**Available records**

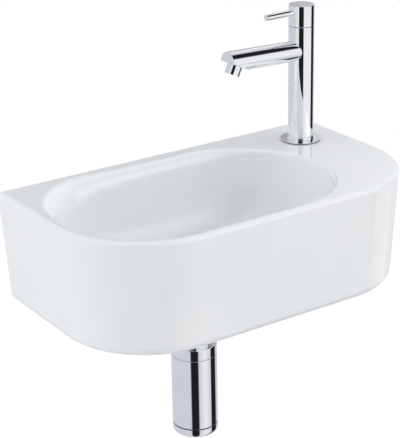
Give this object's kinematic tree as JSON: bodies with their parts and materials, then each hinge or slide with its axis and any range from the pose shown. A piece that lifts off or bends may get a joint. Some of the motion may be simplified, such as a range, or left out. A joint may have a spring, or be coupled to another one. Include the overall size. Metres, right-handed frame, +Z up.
{
  "type": "cloakroom basin",
  "caption": "Compact wall-hung ceramic cloakroom basin, rounded front corners, long oval bowl, right-hand chrome pillar tap with side lever, bottle trap below.",
  "frame": {"origin": "on the wall face, midway between the two wall-fixing holes, 65 mm below the rim", "axes": "+X along the wall to the right as one faces the basin, +Y into the wall, +Z up"},
  "size_m": [0.4, 0.22, 0.426],
  "materials": {
    "white_ceramic": "high gloss glaze",
    "chrome": "mirror polished chrome plate",
    "brass": "machined",
    "black_rubber": "matt",
    "white_plastic": "matt",
    "disc_ceramic": "lapped",
    "steel": "brushed",
    "dark_steel": "black oxide"
  },
  "bodies": {
    "fixed": {"basin": "white_ceramic", "waste_body": "chrome", "waste_strainer": "chrome", "waste_top_seal": "black_rubber", "waste_lower_seal": "black_rubber", "waste_washer": "white_plastic", "waste_nut": "brass", "tap_column": "chrome", "tap_flange": "chrome", "tap_base_seal": "black_rubber", "tap_spout": "chrome", "aerator_shell": "chrome", "aerator_insert": "white_plastic", "aerator_gasket": "black_rubber", "tap_shank": "brass", "shank_rubber_washer": "black_rubber", "shank_metal_washer": "steel", "shank_nut": "brass", "cartridge_body": "brass", "cartridge_seat_seal": "black_rubber", "cartridge_fixed_disc": "disc_ceramic", "trap_union_nut": "chrome", "trap_union_seal": "black_rubber"},
    "lever": {"lever_hub": "chrome", "lever_rod": "chrome", "hub_grub_screw": "dark_steel", "cartridge_spindle": "brass", "cartridge_moving_disc": "disc_ceramic", "spindle_o_ring": "black_rubber"},
    "trap": {"trap_body": "chrome", "trap_dip_tube": "chrome", "trap_outlet_nut": "chrome", "trap_outlet_seal": "black_rubber"},
    "cup_drop": {"trap_cup_seal": "black_rubber"},
    "cup": {"trap_cup": "chrome"}
  },
  "joints": [
    {"name": "lever_turn", "type": "hinge", "parent": "fixed", "child": "lever", "pos_m": [0.149, -0.0495, 0.2], "axis": [0, 0, 1], "range_deg": [0, 90]},
    {"name": "trap_swivel", "type": "hinge", "parent": "fixed", "child": "trap", "pos_m": [-0.04, -0.111, -0.117], "axis": [0, 0, 1], "continuous": true},
    {"name": "cup_travel", "type": "slide", "parent": "trap", "child": "cup_drop", "axis": [0, 0, -1], "range_m": [0, 0.005]},
    {"name": "cup_unscrew", "type": "hinge", "parent": "cup_drop", "child": "cup", "pos_m": [-0.04, -0.111, -0.2], "axis": [0, 0, -1], "range_deg": [0, 720]}
  ],
  "couplings": [
    {"joint": "cup_travel", "follows": "cup_unscrew", "m_per_rad": 0.00039789}
  ]
}
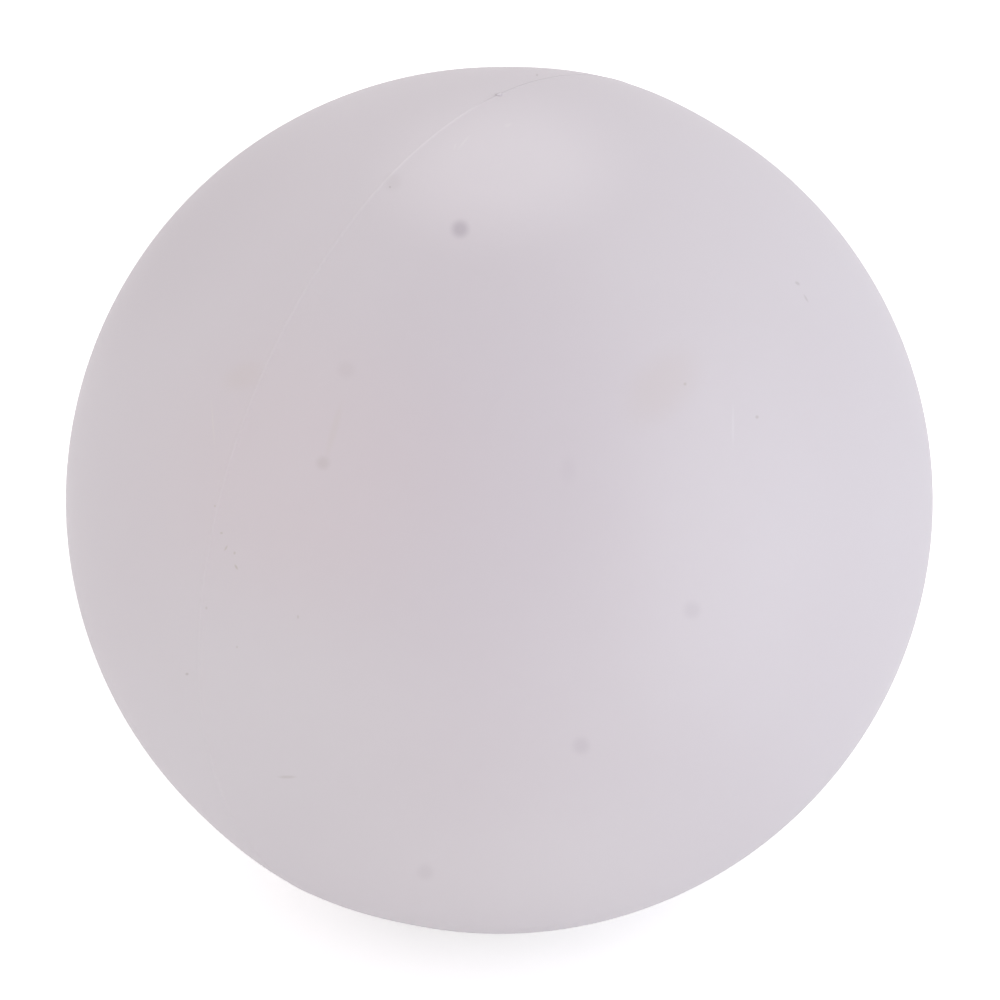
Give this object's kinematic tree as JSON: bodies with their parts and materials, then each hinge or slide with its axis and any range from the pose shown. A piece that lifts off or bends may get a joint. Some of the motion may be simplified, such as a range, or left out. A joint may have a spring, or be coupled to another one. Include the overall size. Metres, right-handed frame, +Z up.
{
  "type": "floating solar pool light",
  "caption": "Translucent ball light that floats, with a screw-in base holding a downward solar panel, power button, folding tether bail and a domed LED board.",
  "frame": {"origin": "centre of the ring of feet, on the surface that they stand on", "axes": "+Z up through the top of the ball; +Y towards the back, where the power button is; the picture looks along +Y from the front"},
  "size_m": [0.35, 0.3498, 0.352],
  "materials": {
    "ball_polyethylene": "satin, translucent",
    "collar_plastic": "satin",
    "base_plastic": "satin",
    "seal_silicone": "matte",
    "foot_rubber": "matte",
    "button_silicone": "matte",
    "window_polycarbonate": "clear, glossy",
    "solar_silicon": "glossy",
    "circuit_board": "satin",
    "white_board": "satin",
    "part_black": "satin",
    "holder_plastic": "satin",
    "cell_sleeve": "glossy",
    "foam_pad": "matte",
    "steel": "brushed",
    "led_plastic": "glossy",
    "dome_frosted": "frosted, translucent",
    "wire_red": "satin",
    "wire_black": "satin",
    "wire_green": "satin"
  },
  "bodies": {
    "base": {"base_housing": "base_plastic", "plug_o_ring": "seal_silicone", "bottom_cover": "base_plastic", "cover_seal": "seal_silicone", "cover_screws": "steel", "rubber_feet": "foot_rubber", "panel_window": "window_polycarbonate", "panel_seal": "seal_silicone", "solar_cells": "solar_silicon", "panel_board": "circuit_board", "button_seal": "seal_silicone", "tact_switch": "part_black", "control_board": "circuit_board", "board_parts": "part_black", "board_screws": "steel", "battery_cell": "cell_sleeve", "battery_holder": "holder_plastic", "holder_pad": "foam_pad", "battery_contacts": "steel", "led_board": "white_board", "led_chips": "led_plastic", "led_spacers": "collar_plastic", "led_board_screws": "steel", "led_dome": "dome_frosted", "dome_seal": "seal_silicone", "dome_screws": "steel", "wire_grommet": "seal_silicone", "panel_leads": "wire_red", "battery_leads": "wire_black", "led_leads": "wire_green"},
    "washer": {"neck_gasket": "seal_silicone"},
    "ball": {"globe_shell": "ball_polyethylene", "neck_collar": "collar_plastic"},
    "button": {"power_button": "button_silicone", "switch_plunger": "part_black"},
    "bail": {"tether_bail": "steel"}
  },
  "joints": [
    {"name": "ball_turn", "type": "hinge", "parent": "base", "child": "washer", "pos_m": [0, 0, 0.0087], "axis": [0, 0, 1], "range_deg": [0, 720]},
    {"name": "ball_climb", "type": "slide", "parent": "washer", "child": "ball", "axis": [0, 0, 1], "range_m": [0, 0.0801]},
    {"name": "button_press", "type": "slide", "parent": "base", "child": "button", "axis": [0, 0, 1], "range_m": [0, 0.0012], "stiffness_N_per_m": 1000},
    {"name": "bail_fold", "type": "hinge", "parent": "base", "child": "bail", "pos_m": [0, -0.032, 0.0046], "axis": [1, 0, 0], "range_deg": [0, 90]}
  ],
  "couplings": [
    {"joint": "ball_climb", "follows": "ball_turn", "m_per_rad": 0.0063662}
  ]
}
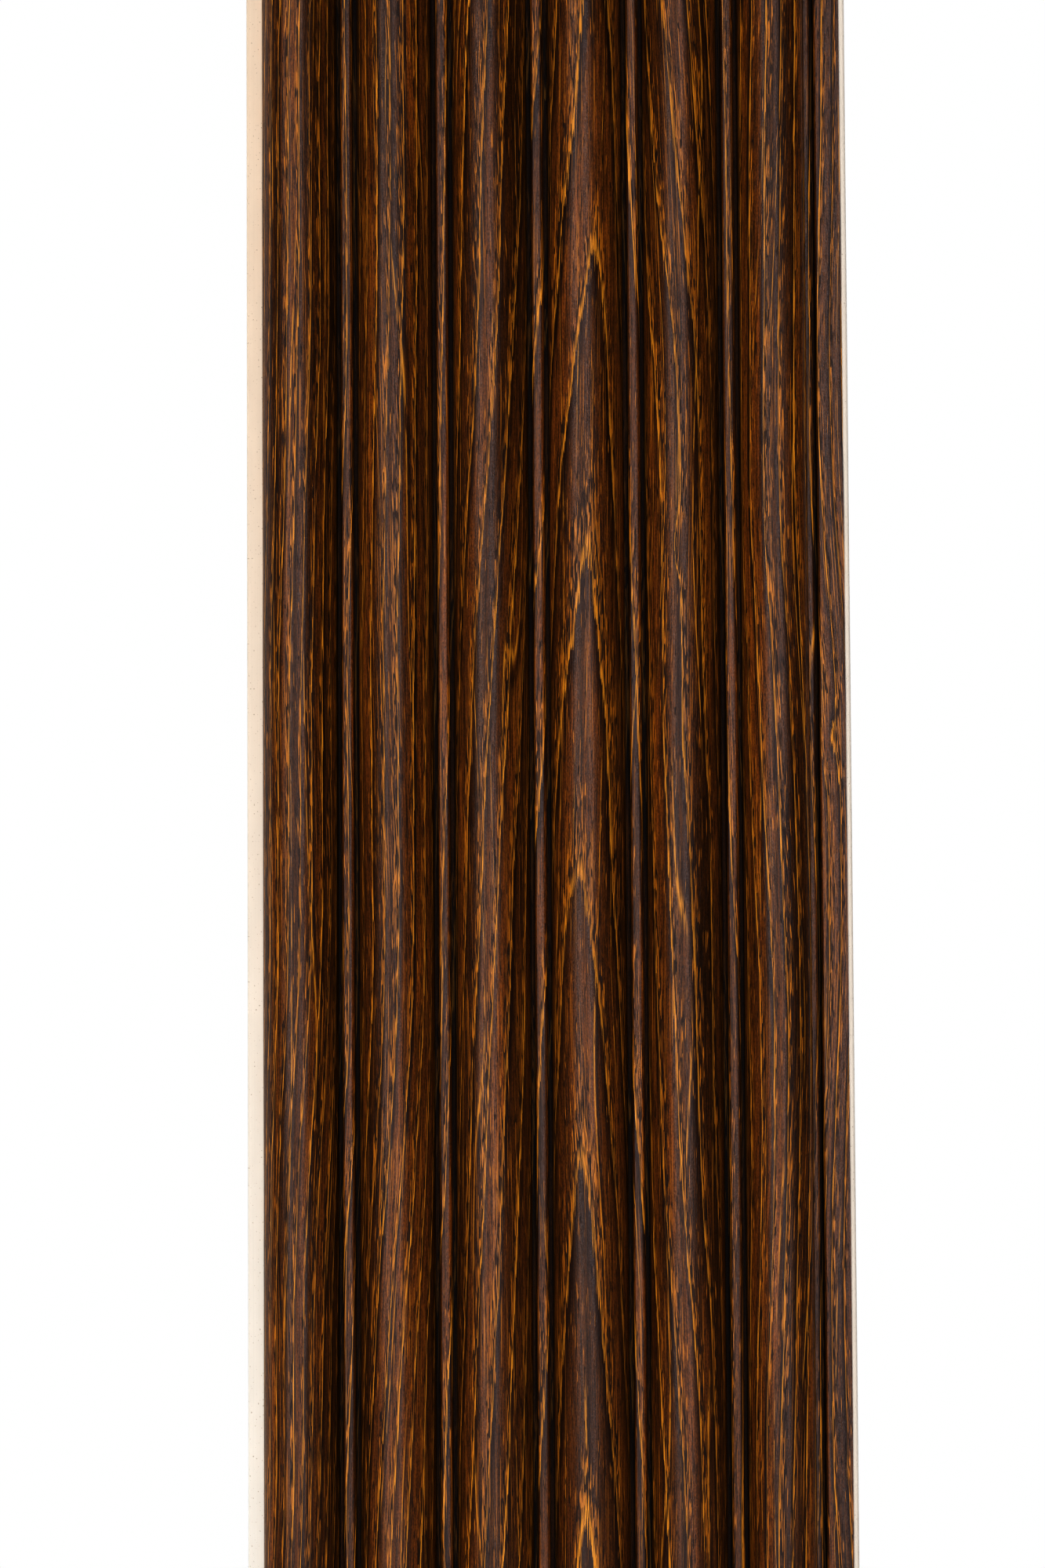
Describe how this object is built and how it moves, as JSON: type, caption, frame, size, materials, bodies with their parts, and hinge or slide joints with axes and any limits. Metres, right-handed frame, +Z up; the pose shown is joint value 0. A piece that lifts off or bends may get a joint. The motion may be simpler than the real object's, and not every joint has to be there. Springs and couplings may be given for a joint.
{
  "type": "fluted wall panel",
  "caption": "Length of interlocking fluted wall panel: half-round reeds and narrow beads in dark wood-grain film on a cream foam core, with a bare tongue and an overlapping lip.",
  "frame": {"origin": "middle of the flat back, halfway across the panel's overall width and halfway up its length", "axes": "+Z runs up the panel's length, +X across it from the tongue to the lip, +Y out of the back into the wall; the fluted face looks along -Y"},
  "size_m": [0.126, 0.012, 0.34],
  "materials": {
    "foam": "matt foamed plastic, cream",
    "wood_film": "satin embossed film with a dark wood grain"
  },
  "bodies": {
    "root": {"core": "foam", "wood_film": "wood_film"}
  },
  "joints": []
}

**Request**
From the listing above, collect each line in which the string "joints" appears.

**Output**
  "joints": [
  "joints": [
Describe how this object is built and how it moves, as JSON: type, caption, frame, size, materials, bodies with their parts, and hinge or slide joints with axes and any limits. Metres, right-handed frame, +Z up; the pose shown is joint value 0. A piece that lifts off or bends may get a joint. The motion may be simpler than the real object's, and not every joint has to be there. Springs and couplings may be given for a joint.
  "joints": []